Ainda assim, consigo ser picuinhas. A meu ver, o que Baldur’s Gate 3 faz comparativamente a outros títulos do mesmo género, é trazer essa plasticidade e flexibilidade dos títulos anteriores da Larian para um jogo mais acessível (e bem) que consegue rivalizar em narrativa – seja pela aventura ou os companheiros – outros rpgs; especialmente do que toca a exploração e puzzles, que tornam o espaço mais táctil e vivo. E enquanto que, o nível de ramificações dado a qualidade da escrita, animações, actores, é estonteante, podemos encontrar os limites, se tentarmos (como ser impossível matar furtivamente os três líderes do Goblin Camp sem alertar o resto do acampamento); também há um grande foco em combate, tal como outros rpgs, e a variedade que aí se encontra, está ausente em meios não-violentos. Mesmo o non-lethal serve mais de enfeite, que uma mecânica em 98% dos casos.

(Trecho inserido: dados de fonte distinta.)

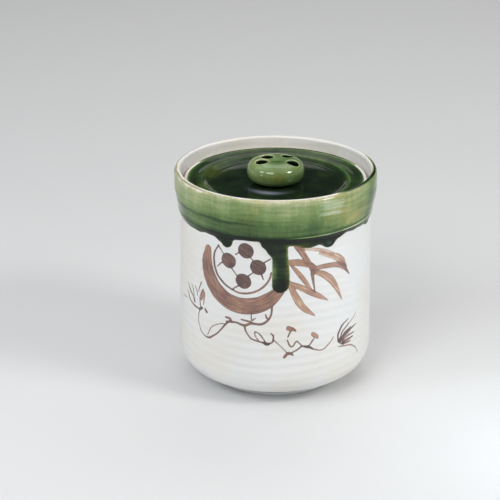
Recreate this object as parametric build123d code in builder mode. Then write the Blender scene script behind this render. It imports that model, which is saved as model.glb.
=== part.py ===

Há mais aspectos que gostaria de ter visto no é chamado de um dos maiores rpgs de sempre, mas não me quero prolongar. A verdade é que, apesar destas limitações, o jogo impressiona constantemente, e não é por acaso que tenho 260 horas no meu único playthrough. É uma aventura incrível. Não destrona o lugar do Disco Elysium, mas é dos que chega lá mais perto.


Aqui termina a lista, e oxalá, para 2024, a secção do ‘pior’ seja mais pequena, e a do melhor ainda maior. Quero apenas deixar finalmente um pequeno agradecimento a todos que perderam uns minutos do vosso ano para ler o que escrevemos no nosso pequeno site, nunca esperaria fazer por 5 anos, mas gosto de pensar que daqui a 5 mais ainda teremos todos a paixão por ler, escrever e discutir sobre videojogos.